B. Delineation of Administrative Sanctions
(1) Administrative sanctions established by the Department may be: (a) served by a probation agent by way of a Notice of Administrative Sanction, or (b) imposed by a hearing officer by way of an Order of Administrative Sanction. The administrative sanctions are divided into two types: (a) agent/case management options, and (b) supervision/hearing officer sanctions, and may be used to respond to the most common types of supervision violations including, but not limited to: (a) failure to report, (b) failure to pay fines, fees, and restitution, (c) failure to participate in a required program of service, (d) failure to complete community service, and (e) failure to refrain from the use of alcohol or controlled substances.
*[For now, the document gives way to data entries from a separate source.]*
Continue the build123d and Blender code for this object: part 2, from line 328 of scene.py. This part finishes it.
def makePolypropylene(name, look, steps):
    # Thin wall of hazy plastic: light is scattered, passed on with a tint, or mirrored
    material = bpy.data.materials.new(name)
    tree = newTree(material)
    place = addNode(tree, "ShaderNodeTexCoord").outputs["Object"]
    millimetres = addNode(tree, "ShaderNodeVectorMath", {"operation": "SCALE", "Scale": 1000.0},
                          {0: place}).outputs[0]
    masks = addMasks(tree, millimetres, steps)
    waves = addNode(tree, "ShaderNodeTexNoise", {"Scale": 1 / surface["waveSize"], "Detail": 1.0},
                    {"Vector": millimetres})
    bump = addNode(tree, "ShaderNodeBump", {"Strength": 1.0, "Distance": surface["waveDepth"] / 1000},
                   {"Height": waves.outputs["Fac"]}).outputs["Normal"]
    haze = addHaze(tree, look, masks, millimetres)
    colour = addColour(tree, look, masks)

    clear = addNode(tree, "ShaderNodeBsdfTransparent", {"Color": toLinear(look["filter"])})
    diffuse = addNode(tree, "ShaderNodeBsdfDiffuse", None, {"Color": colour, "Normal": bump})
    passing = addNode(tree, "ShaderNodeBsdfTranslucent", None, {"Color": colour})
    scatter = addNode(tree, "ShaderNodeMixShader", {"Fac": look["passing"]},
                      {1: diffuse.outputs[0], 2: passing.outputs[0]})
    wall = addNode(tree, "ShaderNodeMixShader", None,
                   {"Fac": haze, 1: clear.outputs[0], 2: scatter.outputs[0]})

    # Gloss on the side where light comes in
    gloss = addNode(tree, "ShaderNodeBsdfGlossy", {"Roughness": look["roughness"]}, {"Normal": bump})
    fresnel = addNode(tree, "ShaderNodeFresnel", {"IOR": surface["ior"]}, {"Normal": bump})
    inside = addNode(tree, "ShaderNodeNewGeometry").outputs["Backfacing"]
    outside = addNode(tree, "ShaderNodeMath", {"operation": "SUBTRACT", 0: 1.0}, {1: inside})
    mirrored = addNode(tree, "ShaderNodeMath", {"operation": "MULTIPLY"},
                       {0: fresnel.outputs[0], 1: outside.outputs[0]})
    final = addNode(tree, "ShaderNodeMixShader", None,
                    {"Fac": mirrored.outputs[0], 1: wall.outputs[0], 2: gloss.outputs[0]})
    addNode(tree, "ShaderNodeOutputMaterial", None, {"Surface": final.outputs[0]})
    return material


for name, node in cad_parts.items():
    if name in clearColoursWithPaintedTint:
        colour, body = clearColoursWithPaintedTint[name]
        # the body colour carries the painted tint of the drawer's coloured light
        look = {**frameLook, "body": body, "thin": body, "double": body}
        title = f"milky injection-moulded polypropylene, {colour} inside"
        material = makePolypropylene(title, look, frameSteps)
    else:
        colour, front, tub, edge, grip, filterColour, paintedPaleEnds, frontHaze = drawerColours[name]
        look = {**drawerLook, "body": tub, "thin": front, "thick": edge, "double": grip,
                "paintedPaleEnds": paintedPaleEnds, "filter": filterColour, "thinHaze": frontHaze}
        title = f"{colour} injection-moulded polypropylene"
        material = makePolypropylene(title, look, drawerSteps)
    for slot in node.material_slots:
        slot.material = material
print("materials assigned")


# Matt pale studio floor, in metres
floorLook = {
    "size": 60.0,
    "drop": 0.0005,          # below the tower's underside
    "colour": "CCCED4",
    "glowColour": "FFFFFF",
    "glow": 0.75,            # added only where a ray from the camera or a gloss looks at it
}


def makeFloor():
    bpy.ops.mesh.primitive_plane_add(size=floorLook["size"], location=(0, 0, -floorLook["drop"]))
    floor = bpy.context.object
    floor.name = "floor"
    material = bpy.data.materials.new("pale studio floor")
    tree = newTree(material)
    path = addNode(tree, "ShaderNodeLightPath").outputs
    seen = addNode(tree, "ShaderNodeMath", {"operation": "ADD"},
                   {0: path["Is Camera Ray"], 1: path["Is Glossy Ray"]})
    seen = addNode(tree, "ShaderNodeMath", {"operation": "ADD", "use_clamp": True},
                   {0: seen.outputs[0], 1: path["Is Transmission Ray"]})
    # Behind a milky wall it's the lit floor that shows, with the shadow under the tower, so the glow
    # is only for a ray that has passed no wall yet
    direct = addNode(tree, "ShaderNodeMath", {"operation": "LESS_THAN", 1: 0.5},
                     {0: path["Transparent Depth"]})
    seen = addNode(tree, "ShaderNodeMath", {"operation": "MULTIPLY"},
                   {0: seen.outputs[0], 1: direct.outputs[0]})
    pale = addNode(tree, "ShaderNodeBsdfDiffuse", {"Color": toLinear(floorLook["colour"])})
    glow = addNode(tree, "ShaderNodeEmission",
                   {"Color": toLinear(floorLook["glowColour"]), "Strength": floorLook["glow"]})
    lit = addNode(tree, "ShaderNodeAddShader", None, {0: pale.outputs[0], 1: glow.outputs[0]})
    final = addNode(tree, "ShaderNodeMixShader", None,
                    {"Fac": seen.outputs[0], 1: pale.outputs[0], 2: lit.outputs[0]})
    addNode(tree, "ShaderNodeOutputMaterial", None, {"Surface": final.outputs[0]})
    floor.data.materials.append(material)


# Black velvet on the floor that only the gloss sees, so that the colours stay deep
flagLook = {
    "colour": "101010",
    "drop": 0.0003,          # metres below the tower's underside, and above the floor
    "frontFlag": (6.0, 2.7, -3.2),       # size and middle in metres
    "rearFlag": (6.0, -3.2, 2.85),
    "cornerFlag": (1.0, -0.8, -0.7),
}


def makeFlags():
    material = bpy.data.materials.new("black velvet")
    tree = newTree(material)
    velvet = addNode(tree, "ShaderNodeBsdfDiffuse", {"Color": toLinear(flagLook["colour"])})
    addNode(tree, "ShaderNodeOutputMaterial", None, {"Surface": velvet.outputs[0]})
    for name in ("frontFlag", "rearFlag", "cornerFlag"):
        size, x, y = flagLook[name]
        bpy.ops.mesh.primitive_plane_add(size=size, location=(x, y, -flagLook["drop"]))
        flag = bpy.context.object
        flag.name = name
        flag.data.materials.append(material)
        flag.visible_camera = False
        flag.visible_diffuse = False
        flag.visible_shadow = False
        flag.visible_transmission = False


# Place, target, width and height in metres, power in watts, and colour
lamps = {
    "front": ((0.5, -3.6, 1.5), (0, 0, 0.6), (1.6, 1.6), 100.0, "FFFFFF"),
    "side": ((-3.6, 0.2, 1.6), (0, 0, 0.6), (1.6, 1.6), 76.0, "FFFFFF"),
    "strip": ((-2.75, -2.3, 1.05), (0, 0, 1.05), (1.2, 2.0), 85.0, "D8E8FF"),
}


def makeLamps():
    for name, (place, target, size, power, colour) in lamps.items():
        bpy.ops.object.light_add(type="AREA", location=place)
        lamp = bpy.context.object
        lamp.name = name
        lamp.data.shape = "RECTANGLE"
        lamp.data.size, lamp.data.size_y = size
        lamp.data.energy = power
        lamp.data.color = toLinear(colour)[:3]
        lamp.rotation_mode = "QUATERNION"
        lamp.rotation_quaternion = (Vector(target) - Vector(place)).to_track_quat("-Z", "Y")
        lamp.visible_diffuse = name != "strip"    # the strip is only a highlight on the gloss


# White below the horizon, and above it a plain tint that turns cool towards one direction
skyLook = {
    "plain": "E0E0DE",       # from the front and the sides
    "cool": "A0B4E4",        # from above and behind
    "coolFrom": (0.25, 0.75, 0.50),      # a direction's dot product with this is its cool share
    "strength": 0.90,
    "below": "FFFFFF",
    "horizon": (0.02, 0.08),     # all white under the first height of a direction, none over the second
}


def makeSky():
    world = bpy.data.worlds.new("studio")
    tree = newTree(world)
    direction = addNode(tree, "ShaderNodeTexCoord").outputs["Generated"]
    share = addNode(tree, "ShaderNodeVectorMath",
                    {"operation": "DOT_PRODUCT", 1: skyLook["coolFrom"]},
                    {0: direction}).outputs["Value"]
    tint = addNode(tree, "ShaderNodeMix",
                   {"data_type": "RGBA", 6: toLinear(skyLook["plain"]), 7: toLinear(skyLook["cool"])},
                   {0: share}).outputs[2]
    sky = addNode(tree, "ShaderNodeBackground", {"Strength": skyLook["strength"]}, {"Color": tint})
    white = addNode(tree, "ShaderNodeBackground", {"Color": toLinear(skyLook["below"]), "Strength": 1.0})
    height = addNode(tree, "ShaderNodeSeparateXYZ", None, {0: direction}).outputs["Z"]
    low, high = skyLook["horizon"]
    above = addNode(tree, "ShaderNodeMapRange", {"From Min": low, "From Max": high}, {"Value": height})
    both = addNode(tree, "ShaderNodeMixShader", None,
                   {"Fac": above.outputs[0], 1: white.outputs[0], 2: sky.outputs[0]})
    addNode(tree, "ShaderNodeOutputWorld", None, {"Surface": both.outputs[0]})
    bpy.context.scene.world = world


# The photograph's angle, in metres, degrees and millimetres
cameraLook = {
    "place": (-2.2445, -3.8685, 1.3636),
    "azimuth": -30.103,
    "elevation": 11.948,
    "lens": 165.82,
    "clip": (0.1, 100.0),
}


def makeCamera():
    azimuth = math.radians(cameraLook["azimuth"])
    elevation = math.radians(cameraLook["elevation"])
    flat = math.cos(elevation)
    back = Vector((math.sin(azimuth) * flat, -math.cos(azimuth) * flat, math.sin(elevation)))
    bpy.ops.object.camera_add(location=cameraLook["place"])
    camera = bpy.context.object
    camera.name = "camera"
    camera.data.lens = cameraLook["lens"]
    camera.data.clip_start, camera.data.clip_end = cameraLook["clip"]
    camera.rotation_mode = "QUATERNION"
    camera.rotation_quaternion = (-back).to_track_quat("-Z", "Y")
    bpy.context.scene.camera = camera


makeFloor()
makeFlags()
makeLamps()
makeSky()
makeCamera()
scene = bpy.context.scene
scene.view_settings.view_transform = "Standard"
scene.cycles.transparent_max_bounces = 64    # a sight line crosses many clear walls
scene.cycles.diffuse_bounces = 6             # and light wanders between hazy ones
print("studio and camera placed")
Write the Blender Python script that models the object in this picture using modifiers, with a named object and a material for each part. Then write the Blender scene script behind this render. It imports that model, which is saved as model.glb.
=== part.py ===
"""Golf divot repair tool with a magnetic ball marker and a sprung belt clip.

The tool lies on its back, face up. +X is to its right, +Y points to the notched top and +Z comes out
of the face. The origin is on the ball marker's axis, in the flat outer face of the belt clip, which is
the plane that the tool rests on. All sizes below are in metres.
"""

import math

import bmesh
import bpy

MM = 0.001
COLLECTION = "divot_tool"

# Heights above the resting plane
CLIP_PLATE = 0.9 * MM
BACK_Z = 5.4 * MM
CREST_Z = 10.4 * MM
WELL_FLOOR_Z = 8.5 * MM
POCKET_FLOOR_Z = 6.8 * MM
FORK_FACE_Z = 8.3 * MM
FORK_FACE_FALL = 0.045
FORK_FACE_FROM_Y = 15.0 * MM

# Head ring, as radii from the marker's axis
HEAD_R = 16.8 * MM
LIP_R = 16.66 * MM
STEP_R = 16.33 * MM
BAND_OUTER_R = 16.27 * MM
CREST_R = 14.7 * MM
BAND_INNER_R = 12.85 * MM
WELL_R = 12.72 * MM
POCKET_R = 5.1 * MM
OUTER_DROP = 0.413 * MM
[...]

(2) Agent/case management options include, but are not limited to, (a) counseling with offender, (b) referring for treatment or other community-based program, (c) reinstating to previously ordered public service employment, (d) restructuring the supervision plan, (e) enhancing drug testing, (f) issuing a verbal reprimand, (g) enhancing supervision contacts, (h) issuing a written reprimand, and (i) placing in inpatient or outpatient treatment.
(3) Supervisor/hearing officer sanctions include, but are not limited to: (a) imposing any agent/case management option, (b) reinstating previously ordered weekend time, (c) modifying supervision level, (d) restructuring financial payments without changing total obligation, (e) implementing financial exemptions, (f) converting supervision fees to public service employment, (g) recommending civil judgment, (h) recommending extension of supervision (if applicable), (i) imposing new/additional public service employment, (j) imposing home detention, (k) imposing participation in electronic surveillance programs, (l) imposing additional special conditions of supervision, (m) requiring participation in community based programs, (n) recommending partial revocation of sentence (if applicable), and (o) recommending full revocation of sentence.
HISTORY: Added by State Register Volume 35, Issue No. 6, eff June 24, 2011.